April 11, 1993|Harry Bernstein | Bernstein has been a labor writer and columnist for The Times for 30 years.

No other union in the world has ever been investigated, damned and praised as much as the Teamsters. More than a dozen books have been written about it. Television and theatrical films have dramatized its sometimes sordid history, the murder of one of its presidents, James R. Hoffa, and the imprisonment of hundreds of its other leaders, including several of its presidents.

The giant union was kicked out of the AFL-CIO, the nation's only federation of labor, on charges that it was dominated by mobsters. Former President John F. Kennedy and his brother, Robert, waged a years-long battle to clean out the racketeers, with limited success that did include sending Hoffa to prison, although he was later pardoned by former President Richard Nixon.

The members themselves were able neither to topple the organization's corrupt leaders nor to break the tight grip the underworld had on the Teamsters for more than three decades. As a result, even lower-level Teamster leaders became associated in the public mind with mobsters, even though the vast majority of them were earnestly and often successfully helping millions of unskilled and semi-skilled workers find relatively well-paying jobs.

Veteran Newsday labor reporter Kenneth Crowe does not review much of the union's stormy past in "Collision," but he does offer a clear, breezy and very well-informed overview of the union's recent history that should appeal to anyone who enjoys well-told stories about bad guys finally getting their comeuppance.

"Collision" begins with the union's first democratically conducted election, which put into the presidency a New Yorker, Ron Carey, the first Teamster president in decades with no mob ties and no history of corruption.

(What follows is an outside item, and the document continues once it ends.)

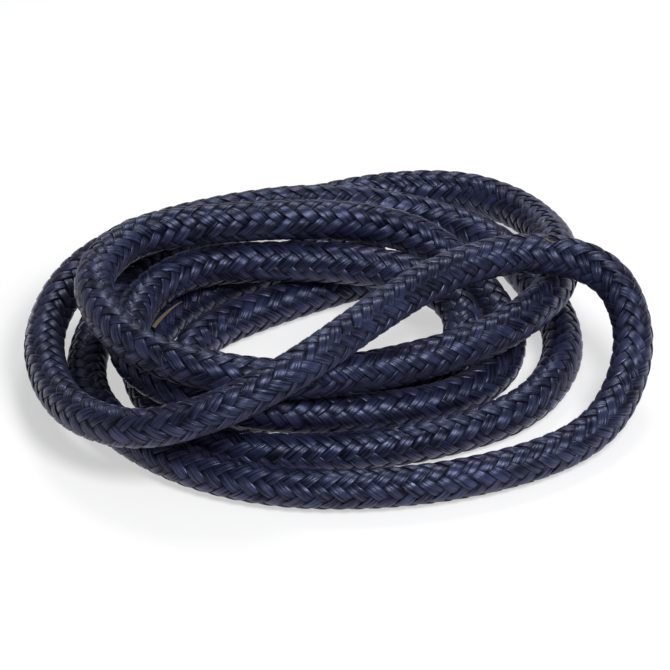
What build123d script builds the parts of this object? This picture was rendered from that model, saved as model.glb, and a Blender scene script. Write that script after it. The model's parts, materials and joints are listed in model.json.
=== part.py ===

Crowe dramatically describes the in-fighting that led the union's top officers to allow court-appointed administrators to supervise the election and remove more than 200 leaders.

Many observers, including this one, reluctantly accepted the idea of the government's deep intrusion into affairs of a private organization. It smacked too much to totalitarian societies where government control of the unions invariably undermines worker representation. Distasteful as it was, though, government intervention turned out to be the essential ingredient that made reform possible after so many years.

Crowe argues persuasively that government intervention may have to continue for years to keep crooked Teamsters out of office. Some of us think that is a dangerous course to follow in a democracy, but Crowe, like many others, takes the more sanguine view reflected in a congratulatory letter Victor Reuther, a founder of the United Auto Workers, sent to Carey after his victory.

"Not since the Thirties, when the (Congress of Industrial Unions) was born," Reuther said, "has there been an event of such profound significance for U.S. labor as your election to the presidency of the Teamsters."